わざわざ『フレンド・チャット』ではなく手紙なところに、ターミナルス辺境伯の本気を感じた。
そんな訳で、アルグレゴ小隊は正式にクラン『G・マイスター』の所属となった。彼らの初仕事が、リメイアの提案でこの森林浴の護衛となったのだ。…………息抜きだよね、これ?
◇
「…………で、これが『世界樹』か? あまり凄さを感じないな…………」
森の中心地。遺跡の隣にあった森の中の広場の中心に、それはあった。まだ背が低く、俺の膝上くらいまでしかない若木だ。
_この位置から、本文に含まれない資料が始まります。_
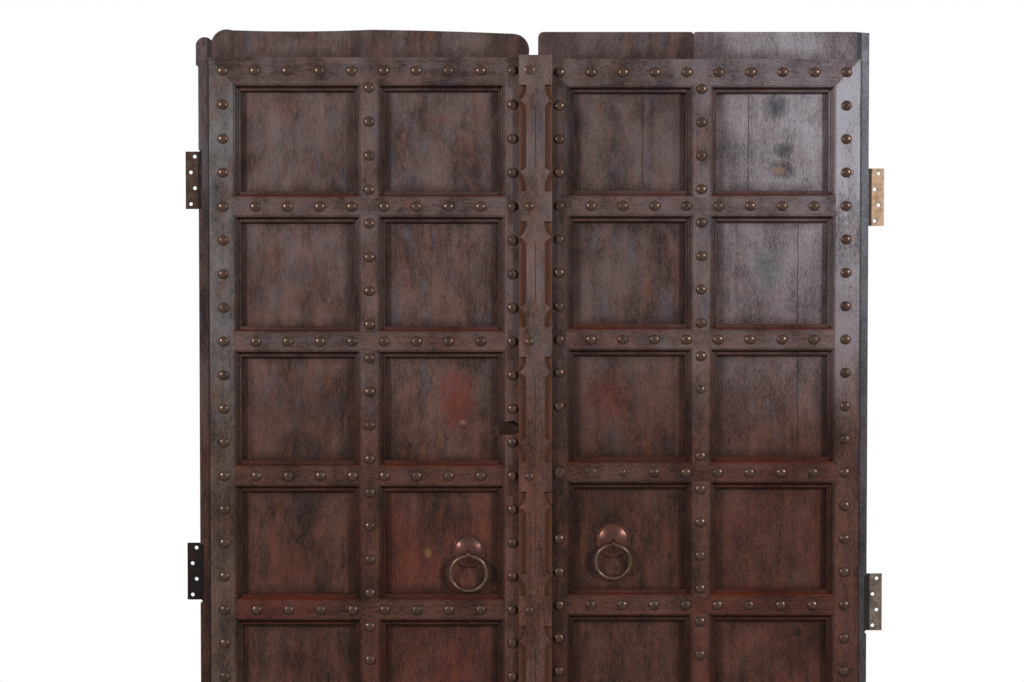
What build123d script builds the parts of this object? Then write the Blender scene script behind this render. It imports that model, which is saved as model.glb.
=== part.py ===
"""A two-leaf panelled temple door: boards, moulded face frame, domed studs, carved cover strip, rings."""

from build123d import *
from math import asin, degrees
import os

# Frame: X to the right, Y to the back, Z up, in millimetres. While the pieces are built, y = 0 is the
# front of the boards, z = 0 the foot of the leaves and x = 0 lies on the door's middle line. At the end
# everything moves together, so that the origin is the middle of the foot of the whole door.

# Boards behind the face frame
BOARD_T = 32.0
EDGE_BOARD_W = 24.0
LEFT_JOINT_X = -282.0
RIGHT_JOINT_X = 280.0

# Face frame of rails, stiles and muntins
FRAME_T = 16.0
STILE_FLAT_W = 42.0
MEETING_FLAT_W = 50.0
MUNTIN_FLAT_W = 29.0
RAIL_FLAT_W = 30.0
END_RAIL_FLAT_W = 46.0
TOP_REVEAL = 49.0
ROWS = 8

# What differs between the two leaves, which weren't laid out from the same rod
LEFT_EDGE_REVEAL = 21.0
LEFT_PANEL_W = 199.0
LEFT_PANEL_H = 182.0
LEFT_TOP_PANEL_H = 175.0
LEFT_BOTTOM_REVEAL = 24.0
RIGHT_EDGE_REVEAL = 18.0
RIGHT_PANEL_W = 196.5
RIGHT_PANEL_H = 179.6
RIGHT_TOP_PANEL_H = 171.0
RIGHT_BOTTOM_REVEAL = 42.0

# Moulded edge of the frame, from the flat down to the panel
GROOVE_W = 1.0
GROOVE_D = 1.4
OVOLO_W = 3.6
OVOLO_DROP = 3.0
HOLLOW_W = 4.4
HOLLOW_DROP = 3.8
BEAD_W = 3.0
BEAD_DROP = 1.0
ARC_BULGE = 0.72

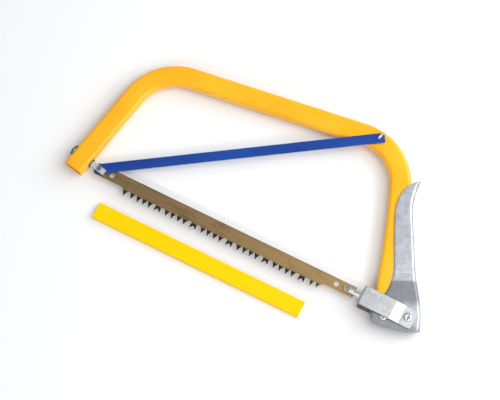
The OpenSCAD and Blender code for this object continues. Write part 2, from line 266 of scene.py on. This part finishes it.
def zinc_sheet(name, dark, light, grain_turn, roughness_range, shaded=None, spangle=0.25):
    """Galvanised sheet: faint spangle, a fine grain along one direction, smudges and scratches."""
    s = Surface(name, Metallic=0.75)
    grain = s.noise(0.3, 3, 0.65, (60, 1, 1), grain_turn)
    colour = s.mix(s.remap(grain, 0.3, 0.7), linear(dark), linear(light))
    colour = s.mix(s.remap(s.flakes(4.2), 0.2, 0.8, 0.0, spangle), colour, linear("E4E7EA"))
    smudge = s.remap(s.noise(16, 4, 0.55, seed=3), 0.45, 0.7)
    colour = s.mix(s.math("MULTIPLY", smudge, 0.25), colour, linear("8C9096"))
    scratches = s.noise(0.5, 3, 0.6, (70, 1, 1), grain_turn + radians(38), seed=12)
    colour = s.mix(s.remap(scratches, 0.68, 0.76, 0.0, 0.5), colour, linear("F0F2F4"))
    roughness = s.remap(s.noise(7, 4, seed=5), 0.3, 0.7, *roughness_range)
    height = s.math("ADD", grain, s.math("MULTIPLY", s.noise(1.1, 3, seed=8), 0.8))
    if shaded is not None:
        pressed_shade_mask, pits = shaded(s)
        # painted shade: the patch's mask darkens the sheet, while its pits are real marks
        colour = s.mix(s.math("MULTIPLY", pressed_shade_mask, 0.72), colour, linear("6E7278"))
        speckled = s.math("MULTIPLY", pressed_shade_mask, pits)
        colour = s.mix(s.math("MULTIPLY", speckled, 0.5), colour, linear("4E5257"))
        height = s.math("SUBTRACT", height, s.math("MULTIPLY", speckled, 1.5))
    return s.finish(colour, roughness, s.bump(height, 0.02))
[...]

俺の呼び掛けで姿を見せたレティアによると、この目の前の若木が、『世界樹の若木』で間違いないようだ。
『まだ若木の状態ですからね。しっかりと成長すれば、とても神々しい存在となり、マスターが求める素材も大量に手に入るようになるでしょう』
「でも、その為に必要なのが一億ガチャポイント、だろ? エリクサーでさえ十万ガチャポイントも出せば買えるんだぞ? 一億ガチャポイントって言ったらエリクサーが千本買えちゃうぞ?」
果たして『世界樹の若木』にそれだけの価値があるのか? いやまぁ、あるんだろうけど。それでも俺は二の足を踏んでいた。
何せ一億だからな。そのポイントを稼ぐのにいったい幾ら必要になるのか。それは割りとマジメに気になっている。金って無限じゃないんだよ。
『金銭的な問題でしたら、大幅に緩和する方法があります』
「聞こうじゃないか」
『『世界樹』の世話をするエルフを雇い入れる事です。エルフの『世界樹』に対する信仰心と、あの膨大な魔力があれば、『世界樹』をある程度まで成長させれば少量ずつですが素材が手に入るでしょう』
レティアの言う事を具体的な数字に直すと、素材を得る為に一億ポイント必要だった所が、三千万ポイントくらいで済む訳だ。七割減、とってもお得である。
と言うか、この森と遺跡の浮島だけでなく、他の浮島にも、こう言う特別な素材が採れる場所があるのだと言う。
それは『火山』と『海溝』である。そこを活用するにはそれぞれ一億ポイント必要であり、それを割引させるには『ドワーフ』と『マーメイド』の協力が必要であるそうだ。
エルフにドワーフときてマーメイドまで加わった。ようは人魚だな。…………魚人と人魚は違うんだっけ? まぁ良くは解らんけど、マーメイドがエルフやドワーフに並ぶ海の精霊族なのだろう。
マーメイドの事は取り敢えず置いといて、エルフとドワーフの仲間は欲しい。『世界樹』や『火山』の素材だけでなく、☆5『技巧神の大工房』に必要と言う意味でも、ストーリークエスト的にも欲しい。
その両方の種族との橋渡しになり得るアルジャーノンから紹介状も貰っている事だし、アルジャーノンに聞いたので、その両種族のいる場所も知っている。
よし、決めた。エルフとドワーフを仲間にしに行こう! まずはエルフからだ!!
…………と、俺はそんな風に決めた筈だったのだが、運命ってのは本当によく解らないものだ。
先に言ってしまうと、俺が最初に仲間にした精霊族はエルフでもドワーフでもなく『マーメイド』だった。
海に住まう精霊族たる『マーメイド』の一団が、俺の所に保護を求めてやって来たのだ。